• **Short exercise**
Output every entry exactly, from the first line to the last.

• **Given information**
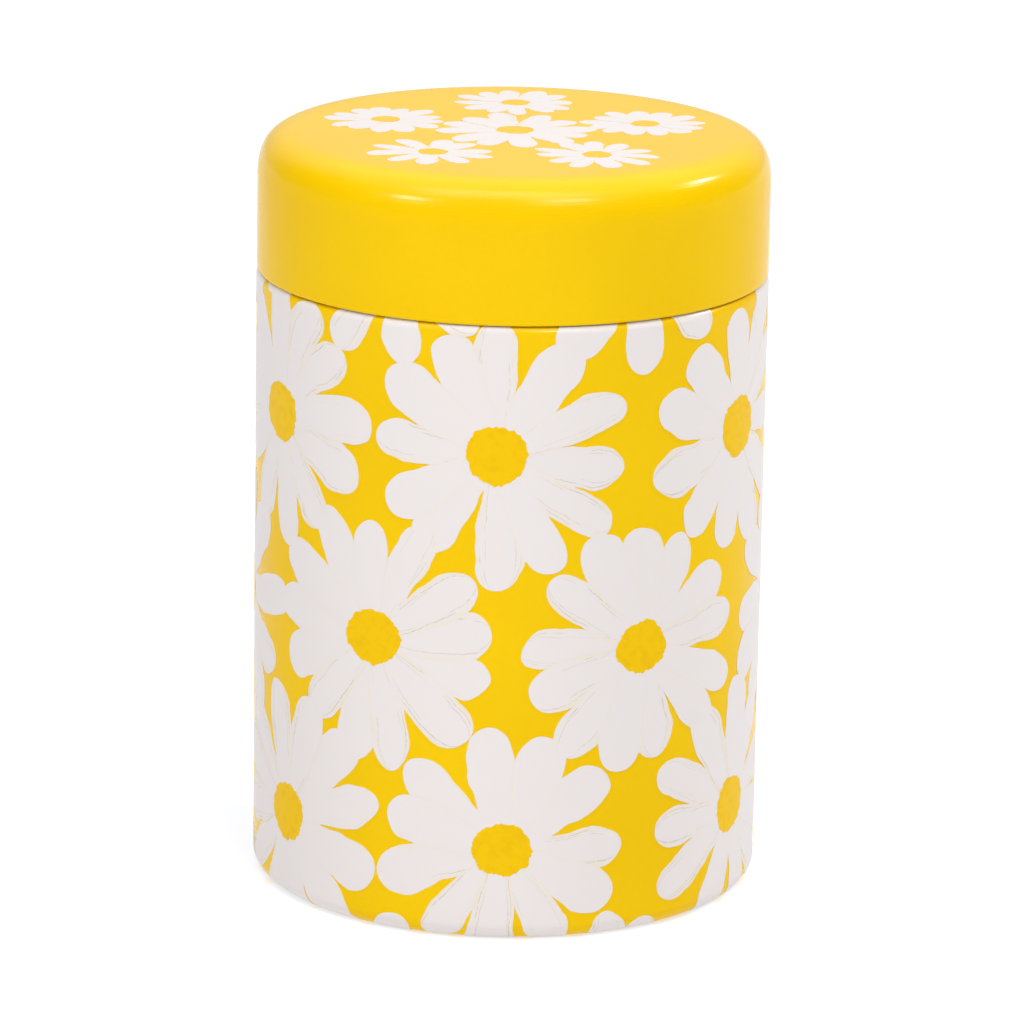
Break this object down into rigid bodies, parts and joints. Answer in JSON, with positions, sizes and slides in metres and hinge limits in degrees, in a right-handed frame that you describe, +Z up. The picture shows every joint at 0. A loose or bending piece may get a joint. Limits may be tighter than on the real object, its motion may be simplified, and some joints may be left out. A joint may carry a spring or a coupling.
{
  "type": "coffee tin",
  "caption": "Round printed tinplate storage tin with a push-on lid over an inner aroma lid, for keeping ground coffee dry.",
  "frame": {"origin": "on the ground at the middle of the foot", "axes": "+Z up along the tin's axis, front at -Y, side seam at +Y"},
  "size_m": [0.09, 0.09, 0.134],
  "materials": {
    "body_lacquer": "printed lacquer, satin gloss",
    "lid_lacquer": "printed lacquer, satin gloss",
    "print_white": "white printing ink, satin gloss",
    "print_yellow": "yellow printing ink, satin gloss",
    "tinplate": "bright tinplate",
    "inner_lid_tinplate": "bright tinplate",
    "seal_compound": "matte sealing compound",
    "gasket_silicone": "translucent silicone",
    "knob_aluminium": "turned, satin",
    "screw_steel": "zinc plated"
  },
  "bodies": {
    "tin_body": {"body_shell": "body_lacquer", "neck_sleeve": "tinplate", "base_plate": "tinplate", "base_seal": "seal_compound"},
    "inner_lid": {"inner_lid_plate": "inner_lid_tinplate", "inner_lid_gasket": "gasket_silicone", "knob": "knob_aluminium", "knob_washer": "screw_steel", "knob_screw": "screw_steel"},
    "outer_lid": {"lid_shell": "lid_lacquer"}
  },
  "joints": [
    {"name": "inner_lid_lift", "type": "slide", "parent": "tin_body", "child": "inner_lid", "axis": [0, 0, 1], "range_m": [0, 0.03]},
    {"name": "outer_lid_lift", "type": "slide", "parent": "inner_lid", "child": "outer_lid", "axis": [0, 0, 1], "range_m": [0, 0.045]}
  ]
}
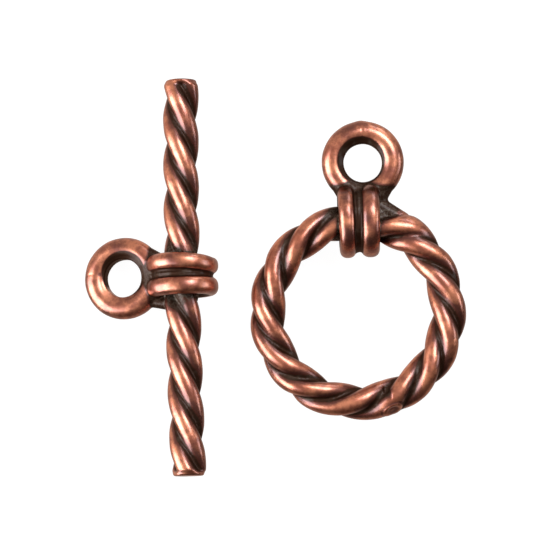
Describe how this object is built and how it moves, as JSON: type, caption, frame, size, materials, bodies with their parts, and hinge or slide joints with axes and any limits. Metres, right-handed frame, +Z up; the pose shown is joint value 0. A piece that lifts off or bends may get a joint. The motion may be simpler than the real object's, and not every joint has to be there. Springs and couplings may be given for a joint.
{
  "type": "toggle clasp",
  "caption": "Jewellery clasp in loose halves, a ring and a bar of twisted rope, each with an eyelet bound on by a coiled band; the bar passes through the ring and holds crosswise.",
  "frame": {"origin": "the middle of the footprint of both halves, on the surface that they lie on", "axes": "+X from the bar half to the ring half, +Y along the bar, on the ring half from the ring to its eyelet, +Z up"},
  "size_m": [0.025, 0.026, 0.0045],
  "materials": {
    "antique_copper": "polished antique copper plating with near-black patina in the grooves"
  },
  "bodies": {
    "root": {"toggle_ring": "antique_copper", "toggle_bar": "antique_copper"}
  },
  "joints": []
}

• **Exercise answer**
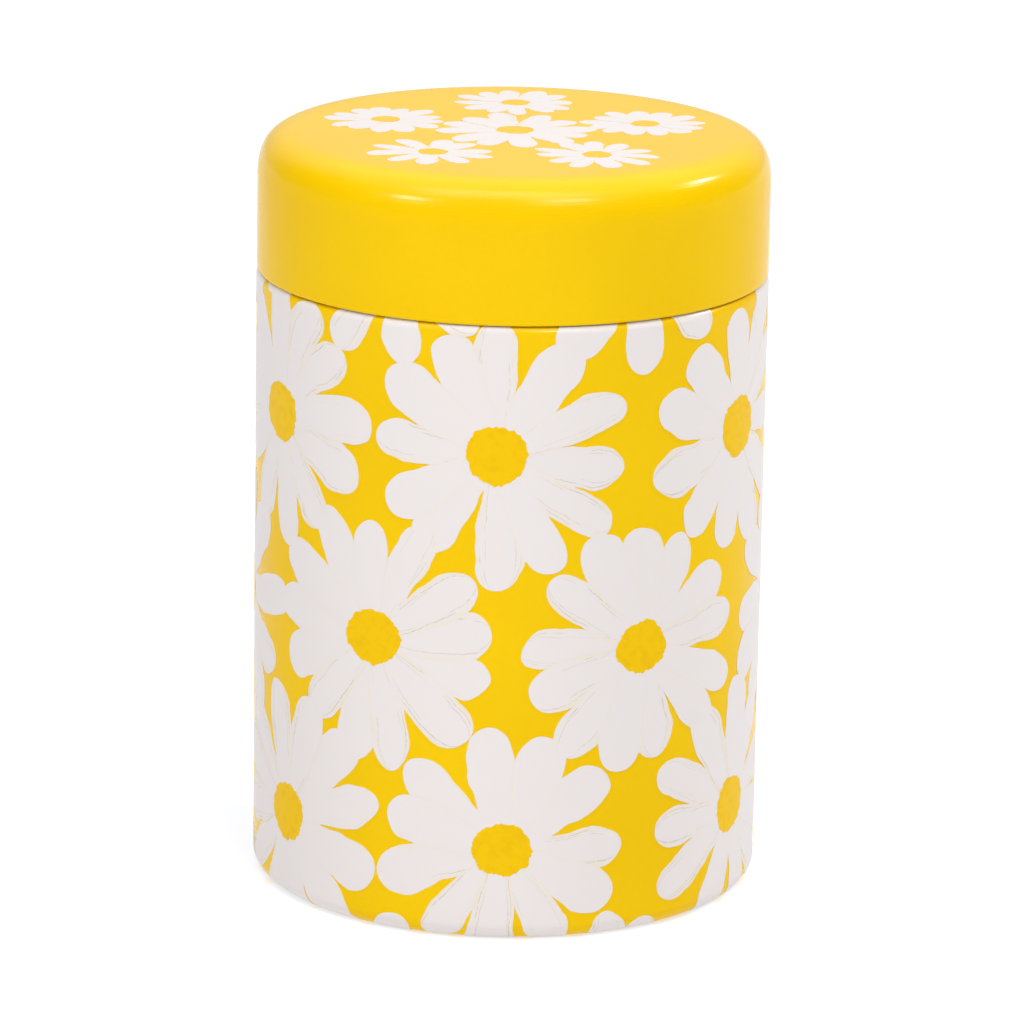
Break this object down into rigid bodies, parts and joints. Answer in JSON, with positions, sizes and slides in metres and hinge limits in degrees, in a right-handed frame that you describe, +Z up. The picture shows every joint at 0. A loose or bending piece may get a joint. Limits may be tighter than on the real object, its motion may be simplified, and some joints may be left out. A joint may carry a spring or a coupling.
{
  "type": "coffee tin",
  "caption": "Round printed tinplate storage tin with a push-on lid over an inner aroma lid, for keeping ground coffee dry.",
  "frame": {"origin": "on the ground at the middle of the foot", "axes": "+Z up along the tin's axis, front at -Y, side seam at +Y"},
  "size_m": [0.09, 0.09, 0.134],
  "materials": {
    "body_lacquer": "printed lacquer, satin gloss",
    "lid_lacquer": "printed lacquer, satin gloss",
    "print_white": "white printing ink, satin gloss",
    "print_yellow": "yellow printing ink, satin gloss",
    "tinplate": "bright tinplate",
    "inner_lid_tinplate": "bright tinplate",
    "seal_compound": "matte sealing compound",
    "gasket_silicone": "translucent silicone",
    "knob_aluminium": "turned, satin",
    "screw_steel": "zinc plated"
  },
  "bodies": {
    "tin_body": {"body_shell": "body_lacquer", "neck_sleeve": "tinplate", "base_plate": "tinplate", "base_seal": "seal_compound"},
    "inner_lid": {"inner_lid_plate": "inner_lid_tinplate", "inner_lid_gasket": "gasket_silicone", "knob": "knob_aluminium", "knob_washer": "screw_steel", "knob_screw": "screw_steel"},
    "outer_lid": {"lid_shell": "lid_lacquer"}
  },
  "joints": [
    {"name": "inner_lid_lift", "type": "slide", "parent": "tin_body", "child": "inner_lid", "axis": [0, 0, 1], "range_m": [0, 0.03]},
    {"name": "outer_lid_lift", "type": "slide", "parent": "inner_lid", "child": "outer_lid", "axis": [0, 0, 1], "range_m": [0, 0.045]}
  ]
}
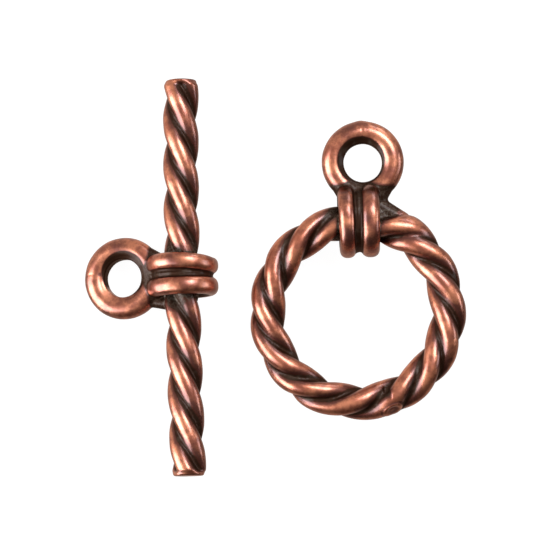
Describe how this object is built and how it moves, as JSON: type, caption, frame, size, materials, bodies with their parts, and hinge or slide joints with axes and any limits. Metres, right-handed frame, +Z up; the pose shown is joint value 0. A piece that lifts off or bends may get a joint. The motion may be simpler than the real object's, and not every joint has to be there. Springs and couplings may be given for a joint.
{
  "type": "toggle clasp",
  "caption": "Jewellery clasp in loose halves, a ring and a bar of twisted rope, each with an eyelet bound on by a coiled band; the bar passes through the ring and holds crosswise.",
  "frame": {"origin": "the middle of the footprint of both halves, on the surface that they lie on", "axes": "+X from the bar half to the ring half, +Y along the bar, on the ring half from the ring to its eyelet, +Z up"},
  "size_m": [0.025, 0.026, 0.0045],
  "materials": {
    "antique_copper": "polished antique copper plating with near-black patina in the grooves"
  },
  "bodies": {
    "root": {"toggle_ring": "antique_copper", "toggle_bar": "antique_copper"}
  },
  "joints": []
}